• _Material_:
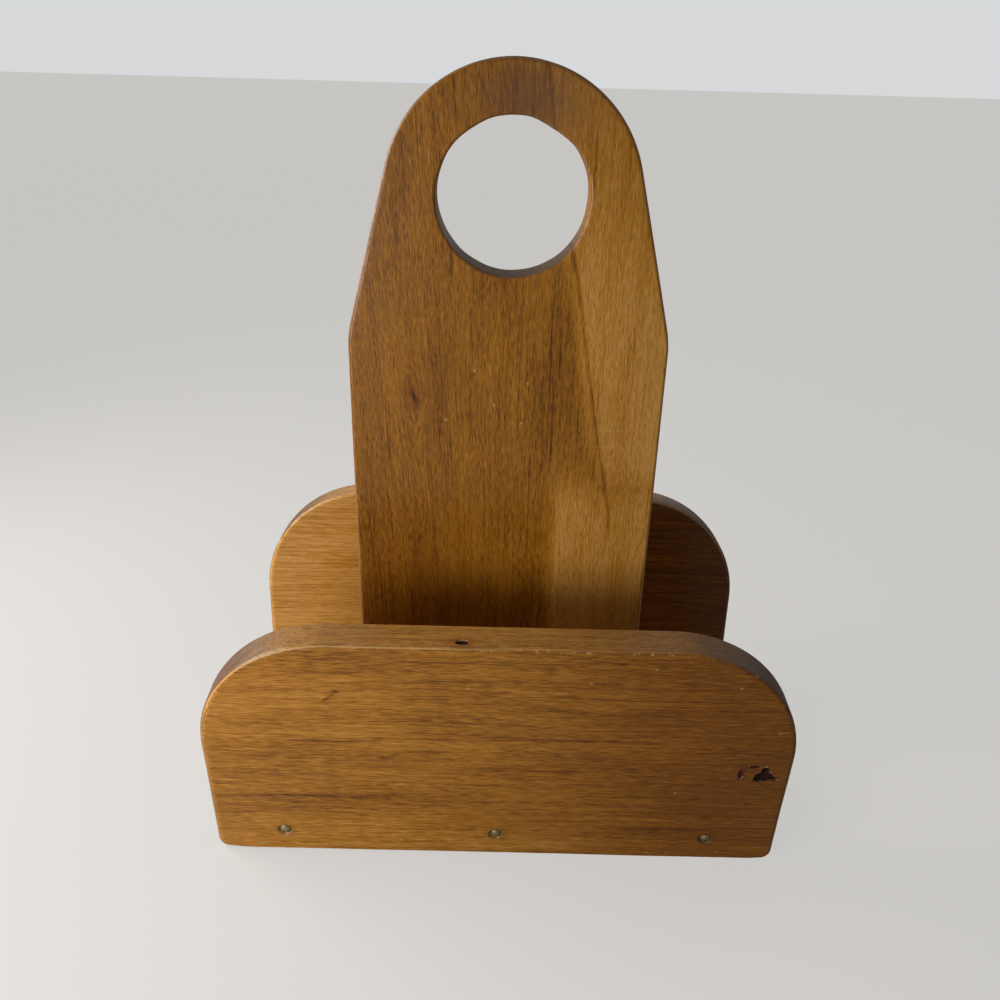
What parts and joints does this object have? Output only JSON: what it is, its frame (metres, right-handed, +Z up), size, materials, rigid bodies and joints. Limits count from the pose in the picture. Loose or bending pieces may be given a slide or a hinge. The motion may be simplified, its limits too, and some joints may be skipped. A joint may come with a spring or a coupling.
{
  "type": "napkin holder",
  "caption": "Hand-made wooden napkin holder: leaning side panels nailed to a base block, and a tall arched handle board with a round hand hole between them.",
  "frame": {"origin": "on the table, under the middle of the base block", "axes": "+X to the right along the panels, +Y from the front panel to the back panel, +Z up the handle board"},
  "size_m": [0.152, 0.0916, 0.198],
  "materials": {
    "panel_wood": "honey-brown varnished hardwood, grain along the panel, satin sheen with worn edges",
    "handle_wood": "honey-brown varnished hardwood, upright grain, satin sheen",
    "base_wood": "brown varnished hardwood, grain along the block",
    "nail_steel": "dull aged steel",
    "screw_steel": "dull zinc-grey steel"
  },
  "bodies": {
    "root": {"front_panel": "panel_wood", "back_panel": "panel_wood", "handle_board": "handle_wood", "base_block": "base_wood", "front_nail_left": "nail_steel", "front_nail_middle": "nail_steel", "front_nail_right": "nail_steel", "back_nail_left": "nail_steel", "back_nail_middle": "nail_steel", "back_nail_right": "nail_steel", "handle_screw_left": "screw_steel", "handle_screw_right": "screw_steel"}
  },
  "joints": []
}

• _Work to do_:
Copy out the whole listing exactly; please set it all down.

• _Complete answer_:
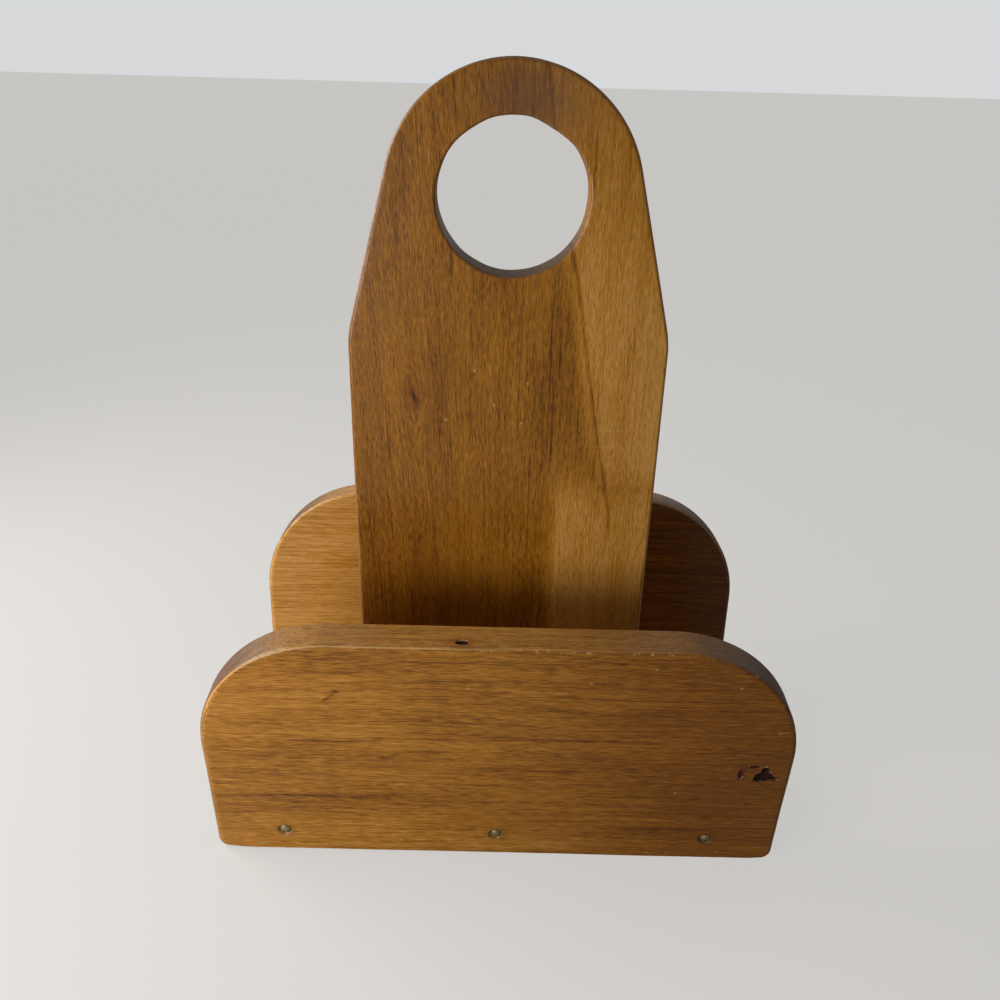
What parts and joints does this object have? Output only JSON: what it is, its frame (metres, right-handed, +Z up), size, materials, rigid bodies and joints. Limits count from the pose in the picture. Loose or bending pieces may be given a slide or a hinge. The motion may be simplified, its limits too, and some joints may be skipped. A joint may come with a spring or a coupling.
{
  "type": "napkin holder",
  "caption": "Hand-made wooden napkin holder: leaning side panels nailed to a base block, and a tall arched handle board with a round hand hole between them.",
  "frame": {"origin": "on the table, under the middle of the base block", "axes": "+X to the right along the panels, +Y from the front panel to the back panel, +Z up the handle board"},
  "size_m": [0.152, 0.0916, 0.198],
  "materials": {
    "panel_wood": "honey-brown varnished hardwood, grain along the panel, satin sheen with worn edges",
    "handle_wood": "honey-brown varnished hardwood, upright grain, satin sheen",
    "base_wood": "brown varnished hardwood, grain along the block",
    "nail_steel": "dull aged steel",
    "screw_steel": "dull zinc-grey steel"
  },
  "bodies": {
    "root": {"front_panel": "panel_wood", "back_panel": "panel_wood", "handle_board": "handle_wood", "base_block": "base_wood", "front_nail_left": "nail_steel", "front_nail_middle": "nail_steel", "front_nail_right": "nail_steel", "back_nail_left": "nail_steel", "back_nail_middle": "nail_steel", "back_nail_right": "nail_steel", "handle_screw_left": "screw_steel", "handle_screw_right": "screw_steel"}
  },
  "joints": []
}